Decaffeinated coffee and green tea extract inhibit foam cell atherosclerosis by lowering inflammation and improving cholesterol influx/efflux balance through upregulation of PPARγ and miR-155 [version 2; peer review: awaiting peer review]

Background: Foam cells, the markers of early atherosclerosis and characterise the advanced atherosclerotic plaque, are stimulated by inflammation due to the excess of lipid in macrophages. The combination of decaffeinated coffee and green tea extract (DCGTE) has been suggested to have a role in foam cell inhibition.
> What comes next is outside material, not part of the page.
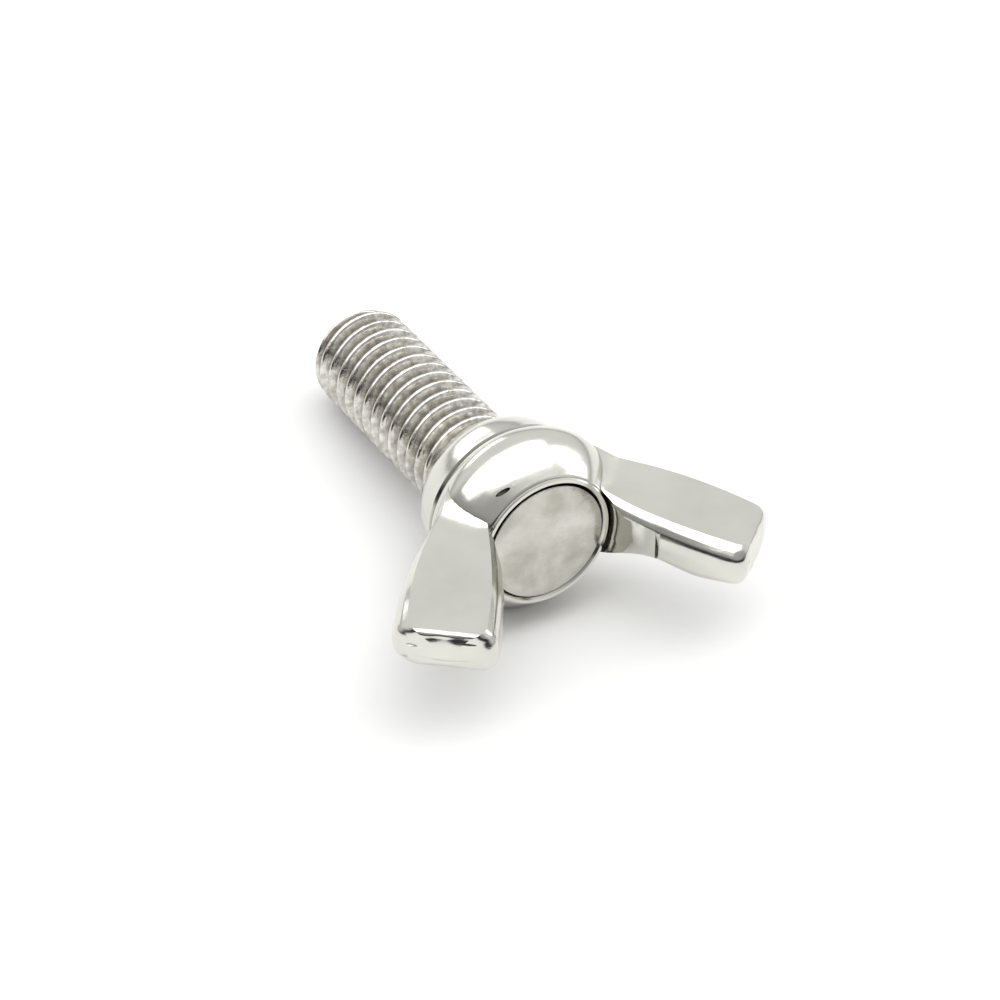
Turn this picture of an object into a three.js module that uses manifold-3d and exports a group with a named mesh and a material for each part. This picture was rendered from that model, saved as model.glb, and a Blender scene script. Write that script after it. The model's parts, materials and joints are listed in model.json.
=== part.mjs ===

Objective: to investigate the role of DCGTE against foam cell formation, through modulation of the inflammation process and cholesterol metabolism in macrophage colony stimulating factor (M-CSF) and oxidized low-density lipoprotein (oxLDL)-exposed macrophages. Methods: Coffee and green tea were extracted by filtration and infusion respectively. Both of coffee and green tea underwent decaffeination using active carbon and blanching methods, respectively. Raw 264.7 Cells were administered with 160/160 and 320/320 μg/ml of DCGTE. Foam cell formation was observed using a light microscope after staining with Oil Red O (ORO), and quantified with ELISA. The expression of cluster differentiation 36 (CD36) ( lipid influx) and ATP binding cassette transporter A1 (ABCA1) ( cholesterol efflux) were determined through immunofluorescence. Tumor Necrosis Factor α (TNFα) and Interleukin10 (IL10) were quantified with ELISA. Peroxisome proliferator activated response γ (PPARγ) expression and activity were assessed with Polymerase Chain Reaction (PCR) and ELISA, respectively. The expression of microRNA 155 (miR-155) was examined using qPCR. Results: DCGTE at the above concentrations tended to reduce foam cell numbers, significantly inhibited lipid accumulation (p=0.000), reduced CD36 expression (p=0.000) and TNFα secretion (p=0.000) in Raw264.7 exposed to M-CSF 50 ng/ml and oxLDL 50 μg/ml. The PPARγ expression (p=0.000), PPARγ activity (p=0.001), ABCA1 (p=0.002), miR-155 relative expression (p=0.000), and IL10 production (p=0.000) also increased in DCGTE groups. Conclusion: DCGTE lowered foam cell possibly through attenuation of the inflammatory process and improvement of lipid/efflux mechanisms via upregulation of PPARγ and miR-155 in M-CSF and oxLDL-stimulated Raw264.7 cells. Our results suggest DCGTE might help to prevent atherosclerosis-based diseases.